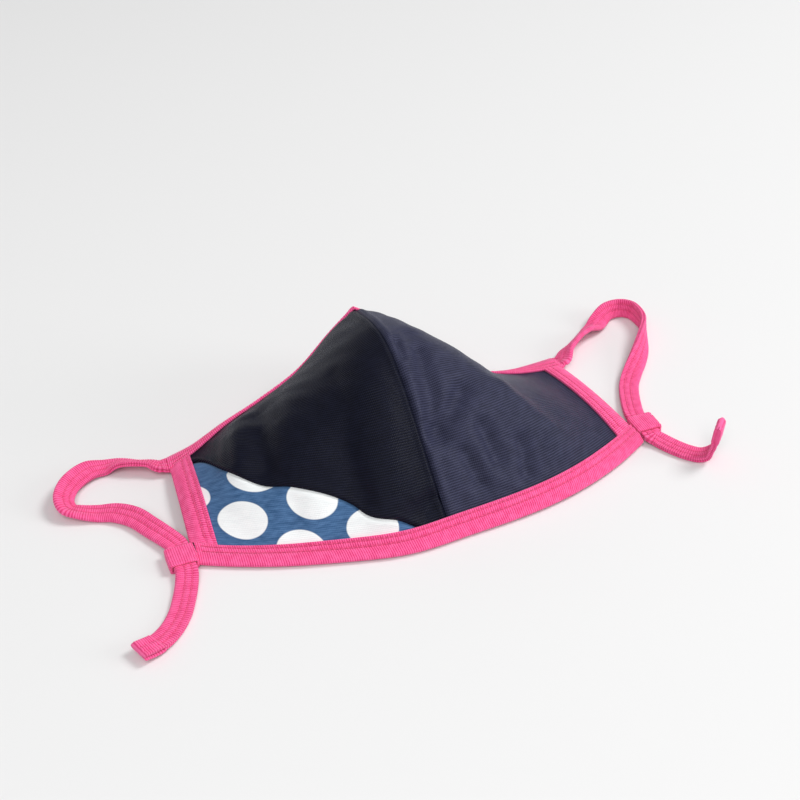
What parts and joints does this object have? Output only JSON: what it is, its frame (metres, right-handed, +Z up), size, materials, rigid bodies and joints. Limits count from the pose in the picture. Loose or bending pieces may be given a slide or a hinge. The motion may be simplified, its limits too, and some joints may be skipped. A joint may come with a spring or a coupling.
{
  "type": "cloth face mask",
  "caption": "Shaped cloth face mask with a centre ridge seam, taped edges and flat ear straps that slide in keepers, lying as put down.",
  "frame": {"origin": "bottom centre of the box round the whole lying mask, on the surface that it lies on", "axes": "+X to the right along the mask's width, -Y towards the chin edge, +Y towards the nose, +Z up"},
  "size_m": [0.3242, 0.154, 0.063],
  "materials": {
    "navy_knit": "fine cross-ribbed knit with a faint sheen",
    "dotted_knit": "matt blue jersey with large white polka dots",
    "edge_tape": "matt ribbed knit tape, folded, with two rows of stitches",
    "strap_tape": "matt ribbed knit tape, folded, with two rows of stitches"
  },
  "bodies": {
    "root": {"panel_left": "navy_knit", "panel_right": "navy_knit", "panel_left_dots": "dotted_knit", "chin_binding": "edge_tape", "top_binding": "edge_tape", "side_binding_left": "edge_tape", "side_binding_right": "edge_tape", "ear_strap_left": "strap_tape", "ear_strap_right": "strap_tape", "strap_keeper_left": "strap_tape", "strap_keeper_right": "strap_tape"}
  },
  "joints": []
}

==================================================

● **WHAT TO WORK ON**:
Word for word, write out the data.

● **TASK OUTPUT**:
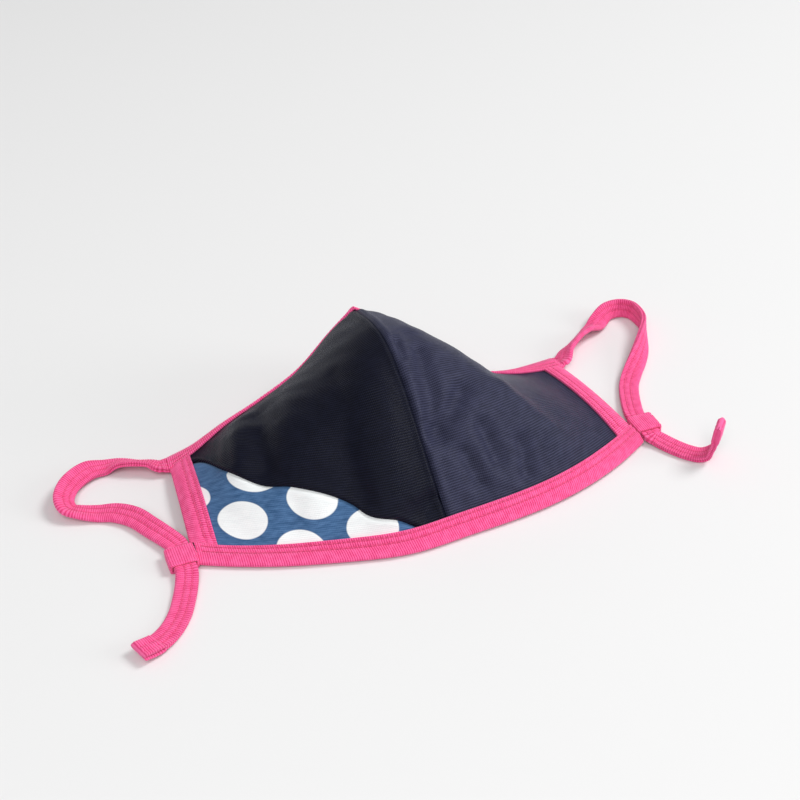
What parts and joints does this object have? Output only JSON: what it is, its frame (metres, right-handed, +Z up), size, materials, rigid bodies and joints. Limits count from the pose in the picture. Loose or bending pieces may be given a slide or a hinge. The motion may be simplified, its limits too, and some joints may be skipped. A joint may come with a spring or a coupling.
{
  "type": "cloth face mask",
  "caption": "Shaped cloth face mask with a centre ridge seam, taped edges and flat ear straps that slide in keepers, lying as put down.",
  "frame": {"origin": "bottom centre of the box round the whole lying mask, on the surface that it lies on", "axes": "+X to the right along the mask's width, -Y towards the chin edge, +Y towards the nose, +Z up"},
  "size_m": [0.3242, 0.154, 0.063],
  "materials": {
    "navy_knit": "fine cross-ribbed knit with a faint sheen",
    "dotted_knit": "matt blue jersey with large white polka dots",
    "edge_tape": "matt ribbed knit tape, folded, with two rows of stitches",
    "strap_tape": "matt ribbed knit tape, folded, with two rows of stitches"
  },
  "bodies": {
    "root": {"panel_left": "navy_knit", "panel_right": "navy_knit", "panel_left_dots": "dotted_knit", "chin_binding": "edge_tape", "top_binding": "edge_tape", "side_binding_left": "edge_tape", "side_binding_right": "edge_tape", "ear_strap_left": "strap_tape", "ear_strap_right": "strap_tape", "strap_keeper_left": "strap_tape", "strap_keeper_right": "strap_tape"}
  },
  "joints": []
}